INSTRUCTIONS TO FOLLOW -> Using the material below, print the line that contains "mouth_depth = mouth_r - drill_r", the line that contains "for node in", and every line in between, exactly and nothing else.

DATA EXCERPT ->
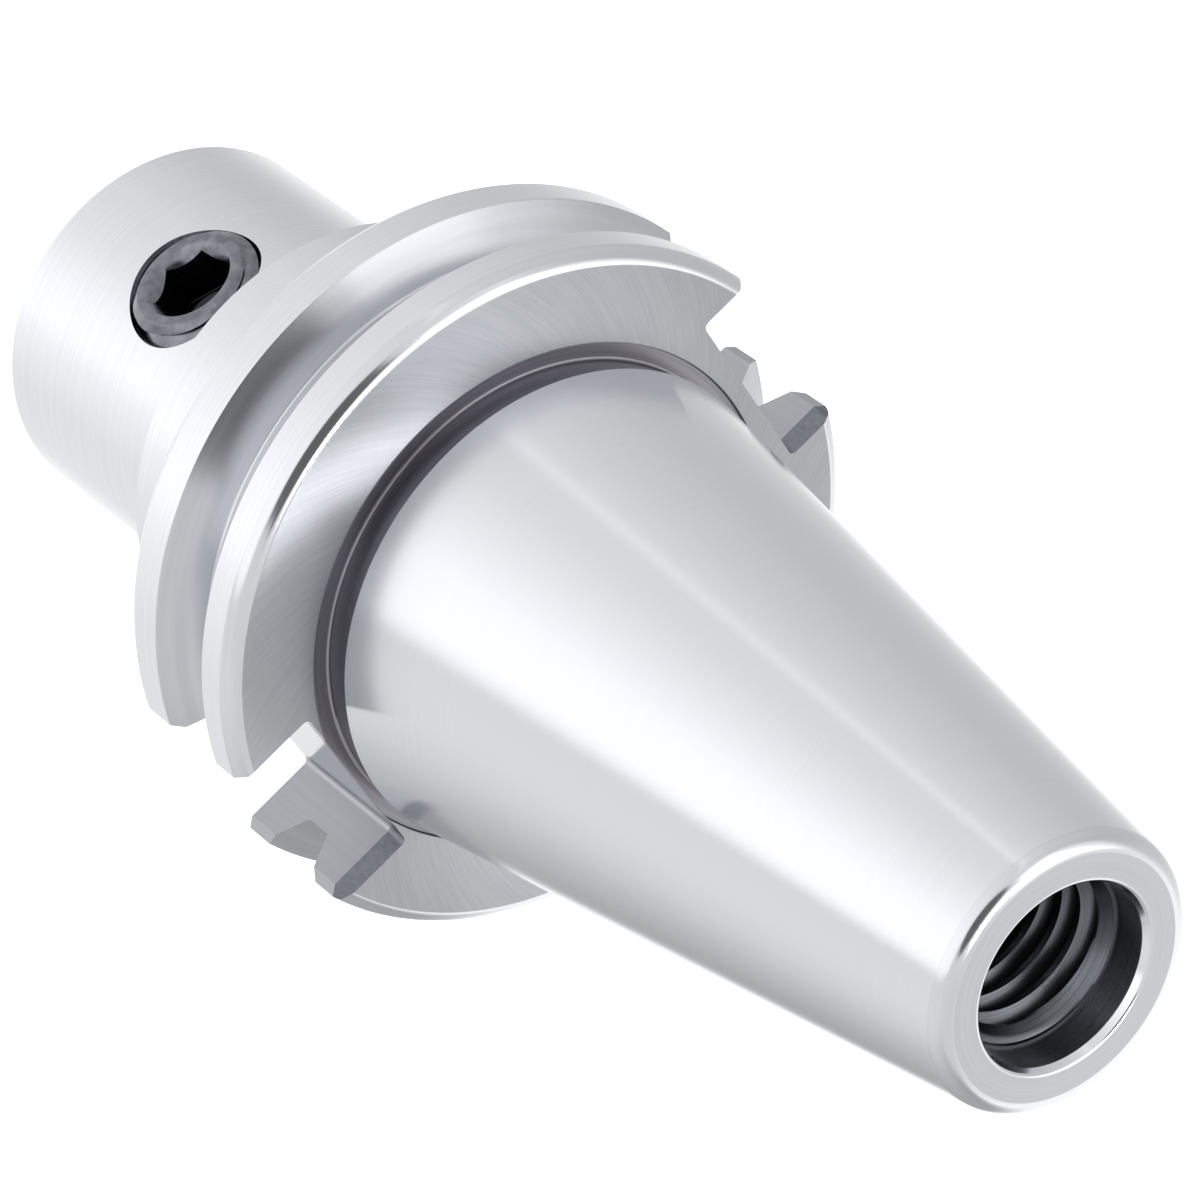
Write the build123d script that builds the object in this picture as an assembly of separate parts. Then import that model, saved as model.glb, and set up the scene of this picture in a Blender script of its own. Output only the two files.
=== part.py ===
from build123d import *
import math
import os

# End mill holder with a steep-taper shank: one turned, milled and ground steel body,
# and the socket set screw that clamps the cutter's shank.
# Millimetres. The origin is the centre of the nose's end face and +Z runs up the taper.
# +X points at the deeper drive slot, and the set screw looks along -Y.

# Taper shank, 7 in 24
GAUGE_DIA = 44.45
GAUGE_Z = 66.675
TAPER_PER_MM = 7 / 24
TAPER_START_DIA = 44.5
SHANK_LENGTH = 68.25
SHANK_END_ROUND = 1.6

# Flange with its gripper groove
FLANGE_DIA = 63.5
FLANGE_THICKNESS = 15.875
FLANGE_TO_GAUGE = 3.175
REAR_RIM_BREAK_R = 0.45
REAR_RIM_BREAK_Z = 0.8
FRONT_RIM_BREAK_R = 1.03
FRONT_RIM_BREAK_Z = 0.84
GROOVE_TO_GAUGE = 11.1
GROOVE_MOUTH = 7.38
GROOVE_FLOOR = 2.9
GROOVE_ANGLE = 60

# Undercut between the flange's front face and the taper
RECESS_DIA = 46.7
RECESS_DEPTH = 0.5
NECK_DIA = 43.2

# Drive slots
SLOT_WIDTH = 16.38
SLOT_FLOOR_DEEP = 22.6
SLOT_FLOOR_SHALLOW = 25.0
SLOT_CORNER_ROUND = 0.6
SLOT_FACE_BREAK_Y = 0.95
SLOT_FACE_BREAK_Z = 1.45
SLOT_REAR_BREAK = 1.05
SLOT_MOUTH_BREAK = 1.1

# Collar and nose
COLLAR_DIA = 43.4
COLLAR_TO_GAUGE = 35.0
COLLAR_EDGE_BREAK = 0.3
NOSE_DIA = 35.0
NOSE_BREAK = 3.175

# Tool bore and the passage behind it
TOOL_BORE_DIA = 12.7
TOOL_BORE_DEPTH = 54.0
TOOL_BORE_BREAK = 0.8
PASSAGE_DIA = 8.0

# Retention knob hole in the small end
KNOB_MOUTH_BREAK_R = 0.4
KNOB_MOUTH_BREAK_Z = 0.7
KNOB_PILOT_DIA = 16.2
KNOB_PILOT_DEPTH = 3.9
KNOB_THREAD_MAJOR = 15.875
KNOB_TAP_DIA = 13.5
KNOB_LEAD_ANGLE = 60
KNOB_HOLE_DEPTH = 44.5
DRILL_POINT_ANGLE = 118

# Set screw and its hole
SCREW_DIA = 12.5
SCREW_CLEARANCE = 0.05
SCREW_LENGTH = 11.1
SCREW_HEIGHT = 21.6
SCREW_PROUD = 0.45
SCREW_FACE_BREAK = 1.05
SCREW_POINT_DIA = 8.3
SCREW_HOLE_BREAK = 0.25
SOCKET_ACROSS_FLATS = 6.35
SOCKET_DEPTH = 5.2
SOCKET_MOUTH_DIA = 8.4
SOCKET_TURN = 37.5

# Heights and radii that follow
END_Z = GAUGE_Z + SHANK_LENGTH
FRONT_Z = GAUGE_Z - FLANGE_TO_GAUGE
REAR_Z = FRONT_Z - FLANGE_THICKNESS
GROOVE_Z = GAUGE_Z - GROOVE_TO_GAUGE
COLLAR_Z = GAUGE_Z - COLLAR_TO_GAUGE
FLANGE_R = FLANGE_DIA / 2
COLLAR_R = COLLAR_DIA / 2
NOSE_R = NOSE_DIA / 2
BORE_R = TOOL_BORE_DIA / 2
SCREW_R = SCREW_DIA / 2


def drill_tip(radius):
    """Depth of the cone that a drill of this radius leaves."""
    return radius / math.tan(math.radians(DRILL_POINT_ANGLE / 2))


def outer_profile():
    """Outline of the turned body, radius then height, from the nose up to the small end."""
    flank = (GROOVE_MOUTH - GROOVE_FLOOR) / 2
    groove_r = FLANGE_R - flank / math.tan(math.radians(GROOVE_ANGLE / 2))
    neck_r = NECK_DIA / 2
    start_r = TAPER_START_DIA / 2
    start_z = GAUGE_Z - (TAPER_START_DIA - GAUGE_DIA) / TAPER_PER_MM
    end_r = (GAUGE_DIA - TAPER_PER_MM * SHANK_LENGTH) / 2
    return [
        (NOSE_R - NOSE_BREAK, 0),
        (NOSE_R, NOSE_BREAK),
        (NOSE_R, COLLAR_Z),
        (COLLAR_R - COLLAR_EDGE_BREAK, COLLAR_Z),
        (COLLAR_R, COLLAR_Z + COLLAR_EDGE_BREAK),
        (COLLAR_R, REAR_Z),
        (FLANGE_R - REAR_RIM_BREAK_R, REAR_Z),
        (FLANGE_R, REAR_Z + REAR_RIM_BREAK_Z),
        (FLANGE_R, GROOVE_Z - GROOVE_MOUTH / 2),
        (groove_r, GROOVE_Z - GROOVE_FLOOR / 2),
        (groove_r, GROOVE_Z + GROOVE_FLOOR / 2),
        (FLANGE_R, GROOVE_Z + GROOVE_MOUTH / 2),
        (FLANGE_R, FRONT_Z - FRONT_RIM_BREAK_Z),
        (FLANGE_R - FRONT_RIM_BREAK_R, FRONT_Z),
        (RECESS_DIA / 2, FRONT_Z),
        (RECESS_DIA / 2, FRONT_Z - RECESS_DEPTH),
        (neck_r, FRONT_Z - RECESS_DEPTH),
        (neck_r, start_z - (start_r - neck_r)),
        (start_r, start_z),
        (end_r, END_Z),
    ]


def inner_profile():
    """Outline of the knob hole, the passage and the tool bore, from the small end down."""
    pilot_r = KNOB_PILOT_DIA / 2
    major_r = KNOB_THREAD_MAJOR / 2
    tap_r = KNOB_TAP_DIA / 2
    passage_r = PASSAGE_DIA / 2
    pilot_z = END_Z - KNOB_PILOT_DEPTH
    lead_z = pilot_z - (major_r - tap_r) / math.tan(math.radians(KNOB_LEAD_ANGLE / 2))
    knob_z = END_Z - KNOB_HOLE_DEPTH
    return [
        (pilot_r + KNOB_MOUTH_BREAK_R, END_Z),
        (pilot_r, END_Z - KNOB_MOUTH_BREAK_Z),
        (pilot_r, pilot_z),
        (major_r, pilot_z),
        (tap_r, lead_z),
        (tap_r, knob_z),
        (passage_r, knob_z - drill_tip(tap_r) + drill_tip(passage_r)),
        (passage_r, TOOL_BORE_DEPTH),
        (BORE_R, TOOL_BORE_DEPTH),
        (BORE_R, TOOL_BORE_BREAK),
        (BORE_R + TOOL_BORE_BREAK, 0),
    ]


def turned_body():
    """The body as it leaves the lathe, with the small end's edge rounded."""
    outline = Polyline(*outer_profile(), *inner_profile(), close=True)
    blank = revolve(Plane.XZ * make_face(outline), Axis.Z)
    end_edges = blank.edges().filter_by(GeomType.CIRCLE).filter_by_position(Axis.Z, END_Z - 0.01, END_Z + 0.01)
    return fillet(end_edges.sort_by(SortBy.RADIUS)[-1], SHANK_END_ROUND)


def slot_cutter(floor):
    """Cutter for one drive slot that opens towards +X, with the breaks along its edges."""
    reach = FLANGE_R + 2 * SLOT_MOUTH_BREAK
    half = SLOT_WIDTH / 2
    depth = reach - floor
    mid_z = (FRONT_Z + REAR_Z) / 2
    over = FLANGE_THICKNESS + 2
    channel = Pos((floor + reach) / 2, 0, mid_z) * Box(depth, SLOT_WIDTH, over)
    corners = channel.edges().filter_by(Axis.Z).sort_by(Axis.X)[:2]
    channel = fillet(corners, SLOT_CORNER_ROUND)

    front = Plane.YZ * make_face(Polyline(
        (-half, FRONT_Z - SLOT_FACE_BREAK_Z),
        (half, FRONT_Z - SLOT_FACE_BREAK_Z),
        (half + 2 * SLOT_FACE_BREAK_Y, FRONT_Z + SLOT_FACE_BREAK_Z),
        (-half - 2 * SLOT_FACE_BREAK_Y, FRONT_Z + SLOT_FACE_BREAK_Z),
        close=True,
    ))
    rear = Plane.YZ * make_face(Polyline(
        (-half, REAR_Z + SLOT_REAR_BREAK),
        (half, REAR_Z + SLOT_REAR_BREAK),
        (half + 2 * SLOT_REAR_BREAK, REAR_Z - SLOT_REAR_BREAK),
        (-half - 2 * SLOT_REAR_BREAK, REAR_Z - SLOT_REAR_BREAK),
        close=True,
    ))
    flares = Pos(floor, 0, 0) * (extrude(front, depth, dir=(1, 0, 0)) + extrude(rear, depth, dir=(1, 0, 0)))

    corner_x = math.sqrt(FLANGE_R**2 - half**2)
    mouth = Pos(0, 0, mid_z - over / 2) * make_face(Polyline(
        (corner_x - SLOT_MOUTH_BREAK, -half),
        (corner_x - SLOT_MOUTH_BREAK, half),
        (reach, half + reach - corner_x + SLOT_MOUTH_BREAK),
        (reach, -half - reach + corner_x - SLOT_MOUTH_BREAK),
        close=True,
    ))
    return channel + flares + extrude(mouth, over, dir=(0, 0, 1))


def screw_plane():
    """Plane whose +Z runs out along the screw from the tool bore's axis."""
    return Plane(origin=(0, 0, SCREW_HEIGHT), x_dir=(1, 0, 0), z_dir=(0, -1, 0))


def holder_body():
    """The finished one-piece body."""
    body = turned_body()
    body -= slot_cutter(SLOT_FLOOR_DEEP)
    body -= Rot(0, 0, 180) * slot_cutter(SLOT_FLOOR_SHALLOW)

    hole_r = SCREW_R + SCREW_CLEARANCE
    start = BORE_R / 2
    hole = Pos(0, 0, start) * Cylinder(hole_r, NOSE_DIA, align=(Align.CENTER, Align.CENTER, Align.MIN))
    body -= screw_plane() * hole
    rim = body.edges().filter_by_position(Axis.Y, -NOSE_R - 0.01, -NOSE_R / 2).filter_by_position(
        Axis.Z, SCREW_HEIGHT - hole_r - 0.01, SCREW_HEIGHT + hole_r + 0.01)
    return chamfer(rim, SCREW_HOLE_BREAK)


def set_screw():
    """Socket set screw at its place in the nose, with a flat point and a plain outside."""
    face = NOSE_R + SCREW_PROUD
    point = face - SCREW_LENGTH
    point_r = SCREW_POINT_DIA / 2
    outline = Polyline(
        (0, point),
        (point_r, point),
        (SCREW_R, point + SCREW_R - point_r),
        (SCREW_R, face - SCREW_FACE_BREAK),
        (SCREW_R - SCREW_FACE_BREAK, face),
        (0, face),
        close=True,
    )
    shank = revolve(Plane.XZ * make_face(outline), Axis.Z)
    corner_r = SOCKET_ACROSS_FLATS / 2 / math.cos(math.radians(30))
    hexagon = Pos(0, 0, face - SOCKET_DEPTH) * RegularPolygon(corner_r, 6, rotation=SOCKET_TURN)
    shank -= extrude(hexagon, SOCKET_DEPTH + 1)
    drill_r = SOCKET_ACROSS_FLATS / 2
    tip = drill_tip(drill_r)
    shank -= Pos(0, 0, face - SOCKET_DEPTH - tip) * Cone(
        0, drill_r, tip, align=(Align.CENTER, Align.CENTER, Align.MIN))
    mouth_r = SOCKET_MOUTH_DIA / 2
    mouth_depth = mouth_r - drill_r
    shank -= Pos(0, 0, face - mouth_depth) * Cone(
        drill_r, mouth_r, mouth_depth, align=(Align.CENTER, Align.CENTER, Align.MIN))
    return screw_plane() * shank


os.makedirs("parts", exist_ok=True)
export_step(holder_body(), "parts/holder_body.step")
export_step(set_screw(), "parts/set_screw.step")
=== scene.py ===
"""End mill holder with a steep-taper shank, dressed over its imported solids.

Sizes are millimetres, and they turn to metres where a mesh or a pattern is made. The holder stands on
its nose with its axis on Z, the deeper drive slot towards +X and the set screw towards -Y.
"""

import logging
import math
from dataclasses import dataclass
from enum import Enum, IntEnum
from typing import Any

import bmesh
import bpy
import numpy as np
from mathutils import Matrix, Vector


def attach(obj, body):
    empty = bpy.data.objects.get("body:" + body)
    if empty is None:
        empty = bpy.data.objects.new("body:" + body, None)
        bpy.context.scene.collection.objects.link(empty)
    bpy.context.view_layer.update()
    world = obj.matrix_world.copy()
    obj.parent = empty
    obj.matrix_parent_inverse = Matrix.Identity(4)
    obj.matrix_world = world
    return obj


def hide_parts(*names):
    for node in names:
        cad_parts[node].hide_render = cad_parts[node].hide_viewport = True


log = logging.getLogger("end_mill_holder")

Piece, Mesh, Material = bpy.types.Object, bpy.types.Mesh, bpy.types.Material
Tree, Node, Socket = bpy.types.NodeTree, bpy.types.Node, bpy.types.NodeSocket

MM = 0.001
GUARD = 0.02            # from the end of an arc to the point that keeps the flat beside it flat
WELD = 0.002            # points nearer than this are one
OVERSHOOT = 1.0         # a cutter stands this far out of the body
ARC_STEPS = 2           # steps in the smallest arc
ARC_STEPS_PER_MM = 5    # further steps for each millimetre of an arc's radius
NEAR = 0.02             # slack when a face's centre is compared with a surface
NEAR_ARC = 0.05         # the same where a rounding starts the surface
TILT = 0.02             # part of a normal above which a face leans that way
UPWARD = 0.2            # more than the cone looks up, at 0.144
SQUARE, LEVEL = 0.95, 0.999         # parts of a normal that look nearly, and straight, one way
NOISE_LOW, NOISE_HIGH = 0.3, 0.7    # most of a noise's values lie between these
RELIEF_HEIGHT = 0.01    # height of a bump at full strength
ACROSS_TANGENT = 0.25   # a quarter turn, which spreads a light across the tangent
FLATTEN = (1, 1, 0)
UP = (0, 0, 1)
WHITE = (1, 1, 1, 1)

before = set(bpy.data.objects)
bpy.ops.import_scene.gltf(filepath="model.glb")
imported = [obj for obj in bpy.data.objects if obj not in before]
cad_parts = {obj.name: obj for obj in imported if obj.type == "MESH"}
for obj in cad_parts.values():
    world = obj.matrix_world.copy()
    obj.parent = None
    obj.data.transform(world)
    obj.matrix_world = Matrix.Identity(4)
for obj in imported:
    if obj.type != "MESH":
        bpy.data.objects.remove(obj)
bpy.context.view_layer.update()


def to_light(tone: float) -> float:
    """Turns an sRGB tone c into light: c / 12.92 in the toe, and ((c + 0.055) / 1.055) ** 2.4 above it."""
    return tone / 12.92 if tone <= 0.04045 else ((tone + 0.055) / 1.055) ** 2.4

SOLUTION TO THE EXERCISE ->
    mouth_depth = mouth_r - drill_r
    shank -= Pos(0, 0, face - mouth_depth) * Cone(
        drill_r, mouth_r, mouth_depth, align=(Align.CENTER, Align.CENTER, Align.MIN))
    return screw_plane() * shank


os.makedirs("parts", exist_ok=True)
export_step(holder_body(), "parts/holder_body.step")
export_step(set_screw(), "parts/set_screw.step")
=== scene.py ===
"""End mill holder with a steep-taper shank, dressed over its imported solids.

Sizes are millimetres, and they turn to metres where a mesh or a pattern is made. The holder stands on
its nose with its axis on Z, the deeper drive slot towards +X and the set screw towards -Y.
"""

import logging
import math
from dataclasses import dataclass
from enum import Enum, IntEnum
from typing import Any

import bmesh
import bpy
import numpy as np
from mathutils import Matrix, Vector


def attach(obj, body):
    empty = bpy.data.objects.get("body:" + body)
    if empty is None:
        empty = bpy.data.objects.new("body:" + body, None)
        bpy.context.scene.collection.objects.link(empty)
    bpy.context.view_layer.update()
    world = obj.matrix_world.copy()
    obj.parent = empty
    obj.matrix_parent_inverse = Matrix.Identity(4)
    obj.matrix_world = world
    return obj


def hide_parts(*names):
    for node in names:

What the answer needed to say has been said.